### REQUIRED WORK
Return the lines from the line containing "# ---- place" through the line containing "depsgraph = bpy.context.evaluated_depsgraph_get()" exactly. No other line should appear in the answer.

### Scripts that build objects
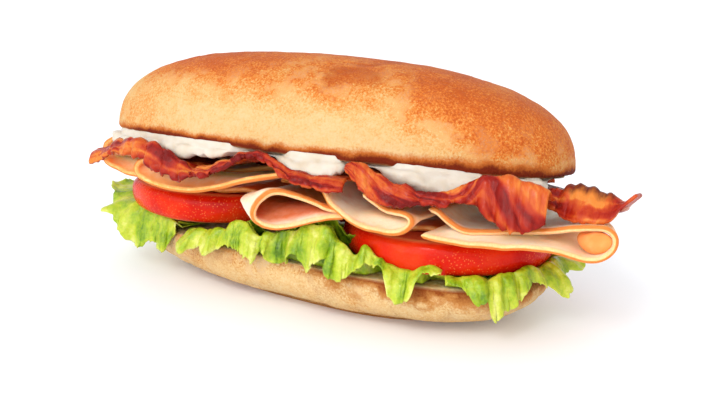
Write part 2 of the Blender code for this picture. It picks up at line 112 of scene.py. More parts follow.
def smooth_curve(points, count):
    """Evenly spaced points along a smooth curve through the given ones."""
    points = np.array(points, float)
    ends = np.vstack([2 * points[0] - points[1], points, 2 * points[-1] - points[-2]])
    t = np.linspace(0, 1, 24, endpoint=False)[:, None]
    fine = np.vstack([bend(*ends[k:k + 4], t) for k in range(len(ends) - 3)] + [points[-1:]])
    run = lengths(fine)
    stops = np.linspace(0, run[-1], count)
    return np.stack([np.interp(stops, run, fine[:, k]) for k in range(fine.shape[1])], axis=1)


def superellipse(half, square, angle):
    """A point or points on a rounded outline, in plan."""
    x = half[0] * power(np.cos(angle), 2 / square)
    y = half[1] * power(np.sin(angle), 2 / square)
    return x, y


def turned(x, y, angle, centre):
    c, s = math.cos(angle), math.sin(angle)
    return centre[0] + c * x - s * y, centre[1] + s * x + c * y


def bed_height(y):
    """The lower bread's cut face."""
    return BASE_HEIGHT + BED_SLOPE * (y - FRONT_Y)


def crown_cut_height(x, y):
    """The upper bread's cut face."""
    c, s = math.cos(CROWN_TURN), math.sin(CROWN_TURN)
    local_y = -s * (x - CROWN_CENTRE[0]) + c * (y - CROWN_CENTRE[1])
    return CROWN_CUT_Z - CROWN_OPEN * local_y


def fanned(points):
    """Moves points of the straight stack to where the opened bread holds them."""
    x, y, z = points[..., 0], points[..., 1], points[..., 2]
    room = crown_cut_height(x, y) - bed_height(y)
    lifted = bed_height(y) + (z - STACK_FLOOR) * room / (STACK_ROOF - STACK_FLOOR)
    return np.stack([x, y, lifted], axis=-1)


def spread(stops, at):
    """Values at the given places, running smoothly between stops. A stop is a place and its value."""
    places, values = np.array(stops, float).T
    index = np.clip(np.searchsorted(places, at, side="right") - 1, 0, len(places) - 2)
    t = smoothstep(places[index], places[index + 1], at)
    return values[index] * (1 - t) + values[index + 1] * t


def lattice(ix, iy, iz, seed):
    """A steady value from -1 to 1 for each whole point."""
    mixed = (ix * 73856093) ^ (iy * 19349663) ^ (iz * 83492791) ^ (seed * 265443576)
    mixed = (mixed ^ (mixed >> 13)) * 1274126177 & 0xFFFFFFFF
    mixed = (mixed ^ (mixed >> 15)) * 2246822519 & 0xFFFFFFFF
    mixed = mixed ^ (mixed >> 16)
    return (mixed & 0xFFFF) / 32767.5 - 1


def bumps(points, size, seed):
    """Smooth unevenness from about -1 to 1 whose features are size across."""
    scaled = np.asarray(points, float) / size
    cell = np.floor(scaled).astype(np.int64)
    part = scaled - cell
    part = part**3 * (part * (part * 6 - 15) + 10)
    total = 0
    for corner in np.ndindex(2, 2, 2):
        weight = 1
        for axis, step in enumerate(corner):
            weight = weight * (part[..., axis] if step else 1 - part[..., axis])
        total = total + weight * lattice(*(cell[..., axis] + step for axis, step in enumerate(corner)), seed)
    return total


def cloud(points, size, seed, octaves=3, keep=0.5):
    """Bumps of several sizes, each half as large as the one before."""
    total = sum(keep**k * bumps(points, size / 2**k, seed + 17 * k) for k in range(octaves))
    return total / sum(keep**k for k in range(octaves))


def line(values, y, z):
    """Points along a line, to take a cloud's values from."""
    values = np.asarray(values, float)
    return np.stack([values, values * 0 + y, values * 0 + z], axis=-1)


def along(values, size, seed, octaves=3):
    """Unevenness along a line."""
    return cloud(line(values, 3.7, 9.1), size, seed, octaves)


def ridges(points, size, seed, octaves=2):
    """Sharp creases from about -1 to 1, for wrinkles and torn edges."""
    return 1 - 4 * np.abs(cloud(points, size, seed, octaves))


def torn(values, size, seed):
    """Sharp teeth along a line, from about -1 to 1."""
    return np.clip(ridges(line(values, 5.3, 2.2), size, seed), -1, 1)


def unit(vectors):
    """The same directions, each 1 long."""
    return vectors / np.maximum(np.linalg.norm(vectors, axis=-1, keepdims=True), 1e-9)


def facing(grid):
    """Where a grid of points faces, at each of them."""
    return unit(np.cross(np.gradient(grid, axis=0), np.gradient(grid, axis=1)))


# Materials. Colours are written as they look, from 0 to 255. LIT is the share of a look that the surface
# itself gives back, as the lamps here light it a little over white.
LIT = 0.76


def paint(colour, lit):
    """A colour as it looks in the photograph's light, turned into the shader's linear value."""
    straight = [(c / 255) / 12.92 if c <= 10 else ((c / 255 + 0.055) / 1.055) ** 2.4 for c in colour]
    return (*(lit * c for c in straight), 1)


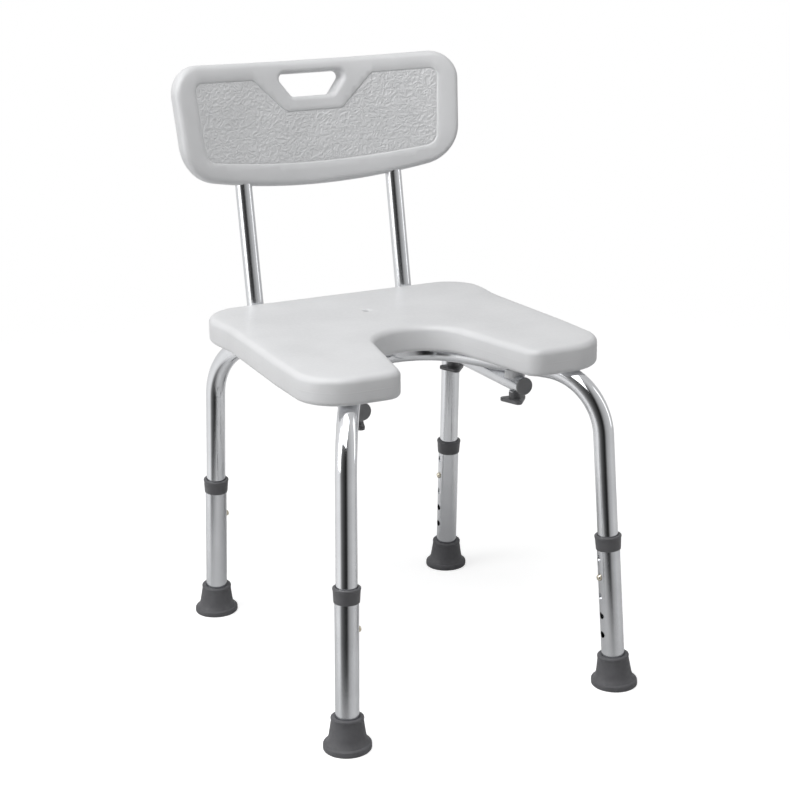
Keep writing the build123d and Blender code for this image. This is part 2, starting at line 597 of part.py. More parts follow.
for end in ENDS:
    for side in SIDES:
        x, y = STUD_PLACES[end, side]

        # moulded saddle that keeps the round rail square to the round bow
        saddle_from = RAIL_Z + RAIL_R - SADDLE_WRAP
        saddle_to = BOW_Z - BOW_R + SADDLE_WRAP
        with BuildPart() as saddle:
            with Locations((x, y, saddle_from)):
                Cylinder(SADDLE_R, saddle_to - saddle_from, align=UPWARDS)
            fillet(saddle.edges(), 0.8)
            add(tube(RAIL_PATHS[side], RAIL_R + FIT), mode=Mode.SUBTRACT)
            add(tube(BOW_PATHS[end], BOW_R + FIT), mode=Mode.SUBTRACT)
            with Locations((x, y, saddle_from)):
                Cylinder(STUD_R + HOLE_CLEARANCE, 4 * SADDLE_WRAP, mode=Mode.SUBTRACT)
        finish(saddle, f"saddle_{end}_{side}")

        with BuildPart() as washer:
            with BuildSketch(Plane.XY.offset(KNOB_TOP + WASHER_GAP)):
                with Locations((x, y)):
                    Circle(WASHER_R)
                    Circle(STUD_R + HOLE_CLEARANCE, mode=Mode.SUBTRACT)
            extrude(amount=WASHER_THICK)
        finish(washer, f"washer_{end}_{side}")

        # three-cornered hand knob with a round hub
        corner_x = -SIDES[side] * sin(radians(KNOB_TURN))
        corner = Vector(corner_x, -cos(radians(KNOB_TURN)), 0)
        knob_plane = Plane(origin=(x, y, KNOB_TOP - KNOB_HEIGHT), x_dir=corner, z_dir=(0, 0, 1))
        with BuildPart() as knob:
            with BuildSketch(knob_plane) as plate:
                RegularPolygon(KNOB_PLATE_R, 3)
                fillet(plate.vertices(), KNOB_PLATE_CORNER)
            extrude(amount=KNOB_PLATE)
            fillet(knob.edges().group_by(Axis.Z)[0] + knob.edges().group_by(Axis.Z)[-1], 1.0)
            with BuildSketch(knob_plane):
                Circle(KNOB_HUB_R)
            extrude(amount=KNOB_HEIGHT)
            fillet(knob.edges().group_by(Axis.Z)[-1], 0.8)
            with BuildSketch(knob_plane.offset(KNOB_HEIGHT)):
                Circle(STUD_R + 0.05)
            extrude(amount=-STUD_IN_KNOB, mode=Mode.SUBTRACT)
        finish(knob, f"knob_{end}_{side}")

        with BuildPart() as stud:
            with BuildSketch(Plane.XY.offset(KNOB_TOP - STUD_IN_KNOB)):
                with Locations((x, y)):
                    Circle(STUD_R)
            extrude(amount=STUD_TOP - KNOB_TOP + STUD_IN_KNOB)
            chamfer(stud.edges().sort_by(Axis.Z)[-1], 0.8)
        finish(stud, f"knob_stud_{end}_{side}")

# ---- place and write -------------------------------------------------------------------------------------
boxes = [piece.bounding_box() for piece in pieces]
front_y = min(box.min.Y for box in boxes)
rear_y = max(box.max.Y for box in boxes)
floor_z = min(box.min.Z for box in boxes)
to_origin = Location((0, -(front_y + rear_y) / 2, -floor_z))
os.makedirs("parts", exist_ok=True)
for piece in pieces:
    placed = piece.moved(to_origin)
    placed.label = piece.label
    export_step(placed, f"parts/{piece.label}.step")
print("moved to the origin by", to_origin.position)
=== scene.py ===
import json
import math
import bmesh
import bpy
import numpy as np
from mathutils import Matrix, Vector, bvhtree, kdtree, noise
from mathutils.geometry import delaunay_2d_cdt


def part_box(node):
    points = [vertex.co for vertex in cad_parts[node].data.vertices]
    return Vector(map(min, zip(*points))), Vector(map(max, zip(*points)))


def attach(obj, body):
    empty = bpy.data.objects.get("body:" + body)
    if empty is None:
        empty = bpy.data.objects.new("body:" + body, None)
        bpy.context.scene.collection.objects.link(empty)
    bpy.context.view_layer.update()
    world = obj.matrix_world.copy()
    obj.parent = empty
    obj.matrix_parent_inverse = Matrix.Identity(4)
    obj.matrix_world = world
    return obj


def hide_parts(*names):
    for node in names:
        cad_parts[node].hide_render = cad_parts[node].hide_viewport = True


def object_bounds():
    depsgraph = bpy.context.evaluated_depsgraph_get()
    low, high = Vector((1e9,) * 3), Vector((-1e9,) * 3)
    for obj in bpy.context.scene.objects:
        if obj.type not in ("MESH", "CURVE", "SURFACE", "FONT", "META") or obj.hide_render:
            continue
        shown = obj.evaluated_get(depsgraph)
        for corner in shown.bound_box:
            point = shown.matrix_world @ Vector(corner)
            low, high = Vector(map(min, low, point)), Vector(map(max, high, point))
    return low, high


# Shower chair: a moulded seat with a cut-out and a moulded backrest on bent aluminium tubes, with
# telescoping legs. -Y is the sitter's front, +X the right of someone facing the chair, +Z up, metres.
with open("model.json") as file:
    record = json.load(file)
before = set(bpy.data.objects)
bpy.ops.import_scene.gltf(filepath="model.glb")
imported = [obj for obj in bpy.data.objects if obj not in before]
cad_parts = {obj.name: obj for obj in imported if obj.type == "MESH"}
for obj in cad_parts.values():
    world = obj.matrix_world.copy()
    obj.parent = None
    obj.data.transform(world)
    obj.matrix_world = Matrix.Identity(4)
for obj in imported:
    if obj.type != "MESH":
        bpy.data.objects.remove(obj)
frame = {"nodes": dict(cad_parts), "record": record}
cad_low, cad_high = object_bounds()
cad = frame["nodes"]
record = frame["record"]
scene = bpy.context.scene
MM = 0.001
CORNERS = [f"{end}_{side}" for end in ("front", "rear") for side in ("left", "right")]

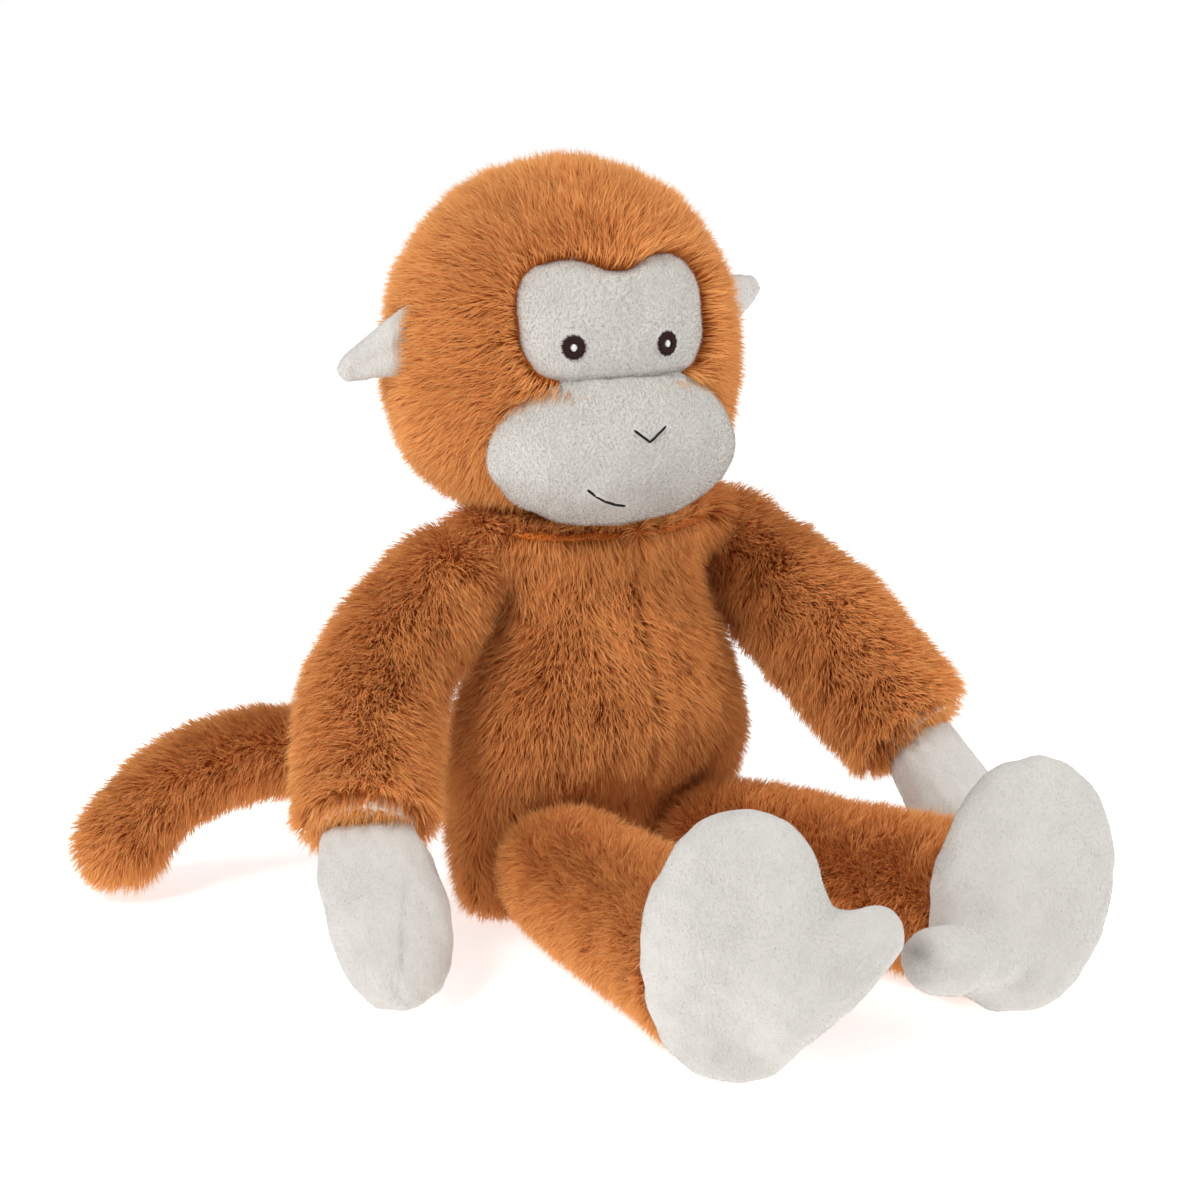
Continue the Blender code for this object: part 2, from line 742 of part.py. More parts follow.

### EXERCISE OUTPUT
# ---- place and write -------------------------------------------------------------------------------------
boxes = [piece.bounding_box() for piece in pieces]
front_y = min(box.min.Y for box in boxes)
rear_y = max(box.max.Y for box in boxes)
floor_z = min(box.min.Z for box in boxes)
to_origin = Location((0, -(front_y + rear_y) / 2, -floor_z))
os.makedirs("parts", exist_ok=True)
for piece in pieces:
    placed = piece.moved(to_origin)
    placed.label = piece.label
    export_step(placed, f"parts/{piece.label}.step")
print("moved to the origin by", to_origin.position)
=== scene.py ===
import json
import math
import bmesh
import bpy
import numpy as np
from mathutils import Matrix, Vector, bvhtree, kdtree, noise
from mathutils.geometry import delaunay_2d_cdt


def part_box(node):
    points = [vertex.co for vertex in cad_parts[node].data.vertices]
    return Vector(map(min, zip(*points))), Vector(map(max, zip(*points)))


def attach(obj, body):
    empty = bpy.data.objects.get("body:" + body)
    if empty is None:
        empty = bpy.data.objects.new("body:" + body, None)
        bpy.context.scene.collection.objects.link(empty)
    bpy.context.view_layer.update()
    world = obj.matrix_world.copy()
    obj.parent = empty
    obj.matrix_parent_inverse = Matrix.Identity(4)
    obj.matrix_world = world
    return obj


def hide_parts(*names):
    for node in names:
        cad_parts[node].hide_render = cad_parts[node].hide_viewport = True


def object_bounds():
    depsgraph = bpy.context.evaluated_depsgraph_get()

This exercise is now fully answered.